Railway Depot in Belfast, Northern Ireland

Adelaide Depot is a railway maintenance facility operated by Northern Ireland Railways (NIR). It is situated adjacent to Adelaide railway station along the Belfast–Dublin railway line in Belfast, Northern Ireland. The depot primarily serves as a maintenance, refuelling, washing, and stabling location for NIR's diesel multiple unit (DMU) fleet.

== History ==
Adelaide Depot opened in December 2012 and occupies the site of a former freight terminal. The facility cost £28 million and was developed to relieve pressure on Translink’s existing train maintenance facilities at York Road and Fortwilliam for its growing fleet of Class 3000 and Class 4000 trains. Translink’s Fleet Engineer, Richard Noble, highlighted the importance of the facility as a modern and well-designed space that accommodates staff needs and efficient component movement.

== Facilities ==
The depot comprises a 5,100 m² maintenance building, 20,000 m² of material storage and 400 m² of office space.

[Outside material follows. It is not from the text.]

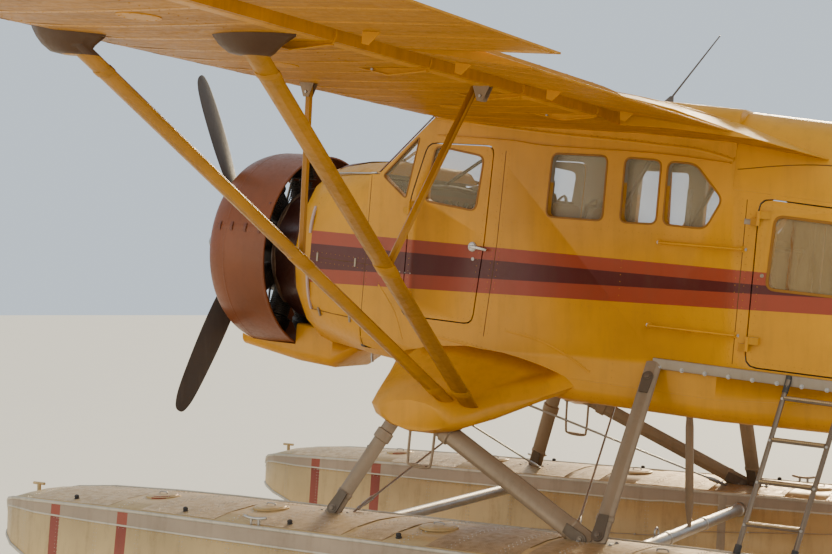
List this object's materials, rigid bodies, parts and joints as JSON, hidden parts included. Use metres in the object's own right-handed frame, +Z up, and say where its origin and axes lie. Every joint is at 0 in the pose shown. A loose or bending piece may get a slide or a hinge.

It supports train lengths of up to 138 metres and features six storage roads with a total track length of around 2,000 meters. Two pit roads are available for maintenance and there are lifting jacks capable of lifting an entire three-car train. The depot also has a train wash, facilities for supplying fuel, AdBlue and sand.

The depot incorporates sustainable technologies such as energy-efficient lighting, solar panels, grey water harvesting systems, and durable alternative concrete troughs for cable management, praised for both aesthetics and resilience.